Nov. 22 (UPI) -- A man convicted of murder will get a new trial after the Iowa Supreme Court ruled on Friday that a change to a "stand your ground" law does not protect those involved in criminal activity.
The 2018 murder conviction of Miguel Baltazar for the 2017 shooting of Jeffrey Mercado in Des Moines was reversed and remanded for a new trial. In an 11-page ruling, the court said the jury should have been better instructed in the language of Chapter 704 of the Iowa law, enacted a month earlier, which includes a revision to justification of self-defense. In his trial, Baltazar relied on self-defense as a motive for the shooting of Mercado.

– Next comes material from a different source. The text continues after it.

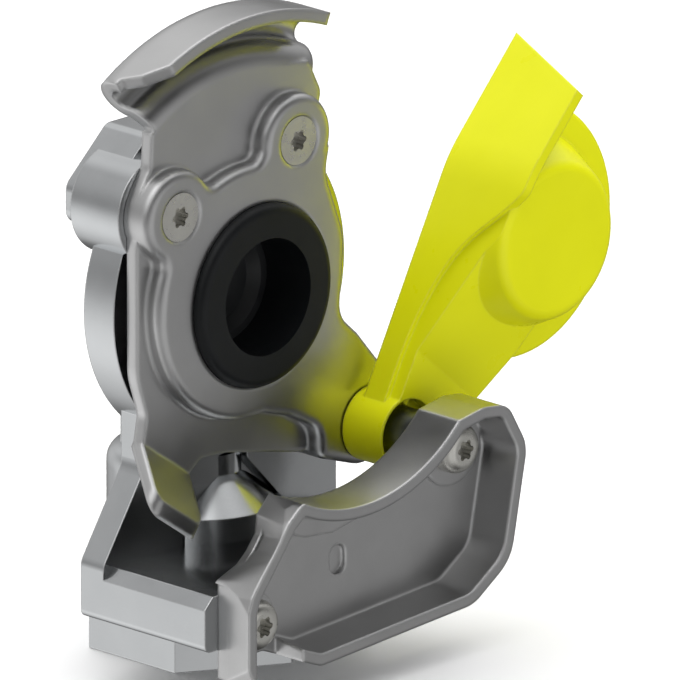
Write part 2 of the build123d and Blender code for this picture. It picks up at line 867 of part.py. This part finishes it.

"Prior to the legislation, the state could rebut a claim of justification by proving, 'an alternative course of action was available to the defendant,'" the court said in its ruling. "The 2017 legislation deleted the 'alternative course of action' language from the Iowa code and added language saying, 'A person who is not engaged in illegal activity has no duty to retreat from any place where the person is lawfully present before using force.' The amendments to justification took effect July 1, 2017, prior to the July 28 shooting at issue here. The amendments clearly allow the justification defense, regardless of whether an alternative course of action was available."
Since the new version of the law was never presented to the jury, the court said that Baltzar's counsel "breached an essential duty in failing to object when the older version of the justification instruction was given" in court.
The implication of the court's ruling means the state's interpretation of its newest "stand your ground" law indicates the duty to withdraw from a conflict is with the person conducting an illegal activity, and that there is no duty to withdraw when a person is not engaged in an illegal activity.